Can Odegaard finally take centre stage in Spain?
- Spain vs Norway, March 25; kick-off 7.45pm
- Georgia vs Norway, March 28, kick-off 5pm
Martin Odegaard spent six years contracted to Real Madrid but failed to hit the ground at all, let alone hit it running.
In fact, he only represented the Spanish giants 11 times in that period and, barring a successful loan spell at Real Soceidad, life in LaLiga ended up passing him by.
Now the Norwegian midfielder will lead out his country against Spain finally fulfilling the potential he showed when Real signed him as a 15-year-old back in 2015. Now one of the Premier League’s shining lights with leaders Arsenal, he can finally show Spanish audiences what the hype was all about.
Odegaard’s role is particularly important this Saturday given Erling Haaland’s withdrawal from the Norway squad due to a groin injury.
The striker understudies are a bit hit and miss – Alexander Sorloth had endured mixed seasons in Europe following his failed spell at Crystal Palace, while Ola Solbakken is deemed one for the future after his outings for Bodo/Glimt earned him a January move to Jose Mourinho’s Roma.
Odegaard will be the creative influence as Norway look to get this relatively high-profile group of players to a first major tournament in nearly a quarter of a century.
Armenia prepare to face Turkey for first time since 2009
- Armenia vs Turkey, March 25; kick-off 5pm
- Armenia vs Cyprus, March 28; kick-off 4pm
- Turkey vs Croatia, March 28; kick-off 7.45pm
This may seem on the surface to be a battle among the also-rans in Wales’ Euro 2024 qualifying group along with Croatia, but there is a lot of geo-political history when it comes to Armenia’s relations with Turkey.

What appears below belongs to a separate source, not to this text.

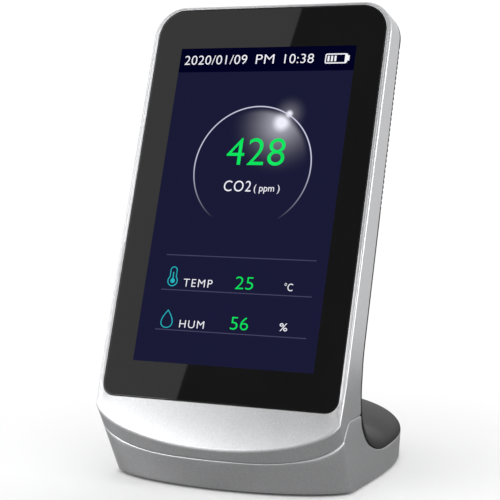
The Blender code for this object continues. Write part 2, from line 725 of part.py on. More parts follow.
def make_button():
    """Power button held by a flange behind the wall, and the switch with the plunger it presses."""
    spans = ((BUTTON_X - SWITCH_HALF, BUTTON_X + SWITCH_HALF), SWITCH_Y, SWITCH_Z)
    body = span_box("switch_body", spans, "chip")
    floor = PLUNGER_Y - BUTTON_TRAVEL - GAP
    well = rod("switch_well", (BUTTON_X, floor, PORT_Z), (0, 1, 0), 3.0, PLUNGER_RADIUS + 0.2)
    boolean(body, well, "DIFFERENCE")
    rod("switch_plunger", (BUTTON_X, PLUNGER_Y, PORT_Z), (0, 1, 0), PLUNGER_LENGTH, PLUNGER_RADIUS,
        "membrane")
    half, height = BUTTON_HALF
    button = prism("power_button", pill(half, height, 1.45), *BUTTON_Y, rear_matrix(BUTTON_X),
                   "black_plastic")
    flange = span_box("button_flange", ((BUTTON_X - FLANGE_HALF, BUTTON_X + FLANGE_HALF), FLANGE_Y,
                                        (PORT_Z - height, PORT_Z + height)))
    boolean(button, flange, "UNION")


def main():
    outer = base_block("block_outer", 0.0, (0.0, *BLOCK_LEVELS))
    inner = base_block("block_inner", WALL, (-2.0, *BLOCK_LEVELS))
    make_front_housing(outer, inner)
    base_shell = make_base_shell(inner)
    make_rear_cover()
    add_base_bosses(base_shell)
    add_tail_openings(base_shell)
    make_display()
    make_flex()
    make_main_board()
    make_sensors()
    make_battery()
    make_leads()
    make_bottom()
    make_inlet()
    make_button()


main()
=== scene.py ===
"""Looks of a desk air quality monitor, built around its own frame.

Lengths are millimetres unless a name says otherwise. y is the distance behind the foremost point of
the chin and z the height above the base shell's lower edge; place() turns such points into metres in
the frame. A point of the leaning slab is (x, s, n): s runs up its front face and n into it.
"""
import math

import bmesh
import bpy
import numpy as np
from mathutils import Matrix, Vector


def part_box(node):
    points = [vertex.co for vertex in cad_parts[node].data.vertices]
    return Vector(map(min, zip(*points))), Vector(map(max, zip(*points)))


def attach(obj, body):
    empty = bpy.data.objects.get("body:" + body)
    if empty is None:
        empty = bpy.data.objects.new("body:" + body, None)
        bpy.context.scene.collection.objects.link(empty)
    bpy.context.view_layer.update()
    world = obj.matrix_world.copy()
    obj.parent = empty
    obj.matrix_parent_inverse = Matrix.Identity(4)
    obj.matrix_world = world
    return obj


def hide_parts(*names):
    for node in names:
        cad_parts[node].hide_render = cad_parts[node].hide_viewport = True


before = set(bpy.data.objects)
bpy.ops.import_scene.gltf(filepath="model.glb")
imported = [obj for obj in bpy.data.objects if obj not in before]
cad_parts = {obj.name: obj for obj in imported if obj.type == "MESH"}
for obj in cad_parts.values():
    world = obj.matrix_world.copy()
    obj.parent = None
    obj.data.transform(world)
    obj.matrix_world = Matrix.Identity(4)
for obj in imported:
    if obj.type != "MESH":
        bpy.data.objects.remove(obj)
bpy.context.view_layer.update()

MM = 0.001
BODY = "monitor"
SHARP_ANGLE = 38.0

# --- driving dimensions, taken from the frame where it holds them


def node_box(node):
    """Lowest and highest corner of a CAD node in millimetres."""
    low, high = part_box(node)
    return np.array(low) / MM, np.array(high) / MM


SHELL_LOW, SHELL_HIGH = node_box("base_shell")
HOUSING_LOW, HOUSING_HIGH = node_box("front_housing")
GLASS_LOW, GLASS_HIGH = node_box("cover_glass")
FOOT_LIFT = SHELL_LOW[2]
CHIN_FRONT = HOUSING_LOW[1]
DEPTH = SHELL_HIGH[1] - CHIN_FRONT

LEAN = math.radians(19.23)
FACE_Y = -3.94
SLAB_HALF = HOUSING_HIGH[0]
SLAB_TOP = 143.9
SLAB_CORNER = 9.5
BOTTOM_HALF = 36.9
SIDE_FLARE = 0.0383
CHIN_HALF = 37.7
CHIN_LOW = 12.07
CHIN_RISE = 12.0
CHIN_ELLIPSE = 38.2
NOSE_SET_BACK = 1.9
NOSE_SWEEP = 15.3
NOSE_ELLIPSE = 37.3
TAIL_START = 25.0
TAIL_LENGTH = 62.3
TAIL_FLARE = 0.16
RIM = 7.4
SIDE_TOP = np.array([50.1, 133.6])
SADDLE = np.array([[20.2, 41.3], [13.4, 20.4], [22.2, RIM], [42.2, RIM]])
GROOVE_LOW = 8.4
GROOVE_HIGH = 20.7
GROOVE_START = 0.3
GROOVE_RUN = 10.7
GROOVE_HALF = 0.06
SLAB_CROWN = 4.5
TAIL_CROWN = 9.5
CROWN_FALL = 42.0
CROWN_BLEND = (17.4, 27.6)
CROWN_TOP_FADE = 125.0
SLAB_POWER = 10.0
TAIL_POWER = 2.0
TAIL_BELOW = 12.0
COVER_GAP = 0.3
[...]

The two countries have been drawn in the same group and will face each other on Saturday for only the third time in history.
Armenia became an independent country in 1991 and despite them having a land border, there have been very few diplomatic relations over the past 32 years.
The tension appears to be thawing for now. The only other times Turkey faced Armenia was in 2008 and 2009, with Turkey winning both matches only to fail in qualifying for the 2010 World Cup.
The games were used as part of an international rapprochement under Gianni Infantino, the then UEFA Deputy General Secretary.
Tentative decorum was reached for that short period only to immediately collapse. This time, the games are not being used in any diplomatic sense as UEFA does not want them to be associated with previous failures to build bridges.
Small steps have been taken to reconciling differences with the opening of land borders to third-country citizens and the opening of airspaces to cargo transportation last July.
This will be a game played against a political backdrop but also laced with emotion, in the aftermath of the earthquake that has shocked Turkey. UEFA made an initial donation of €200,000 to support the vast humanitarian operation assisting the victims.
It is a long road to the European Championship final in Berlin on July 14, 2024 – and an even longer road to reconciliation for these two European neighbours. But for Armenians and their Turkish counterparts, the hope is that football can this time facilitate smoother relations. That would represent as big a victory for some as reaching the finals in Germany.